Don’t just delete your bad photos: here’s how to learn from them

Tips & Techniques

“Good photos come from experience, experience comes from bad photos.” After you come home with the memory card full of photos, you may just go through them, select the good ones and delete the bad ones immediately. But this could be a mistake. In this video, Nigel Danson will show you some techniques for analyzing your bad photos so you can learn from them and grow your photography skills.

But first, what makes a good photo? Nigel notes that it’s not necessarily a photo that will get many likes on social media. It’s rather an image you like and feel like putting it on your website, portfolio or on your wall. So, a bad photo will be the opposite of that. The one you feel like deleting.

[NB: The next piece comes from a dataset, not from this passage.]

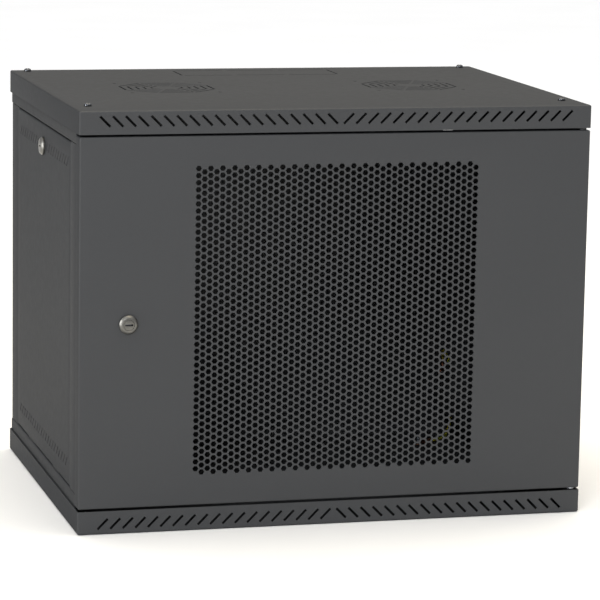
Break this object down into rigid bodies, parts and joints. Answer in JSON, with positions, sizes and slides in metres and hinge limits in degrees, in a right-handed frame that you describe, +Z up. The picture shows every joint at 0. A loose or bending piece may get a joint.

When you analyze a bad photo, you can view it on your tablet or monitor. But I believe that it’s better to print it on a piece of paper, just like Nigel does. For me personally, viewing things on paper and scribbling on them helps me to view things more clearly, but that’s just me. Anyway, if you decide to print the photo, you can fist put it on the wall and look at the entire photo. Then, you can take it down and go into more detail. Analyze the image, annotate it and write the notes on what you think should be changed.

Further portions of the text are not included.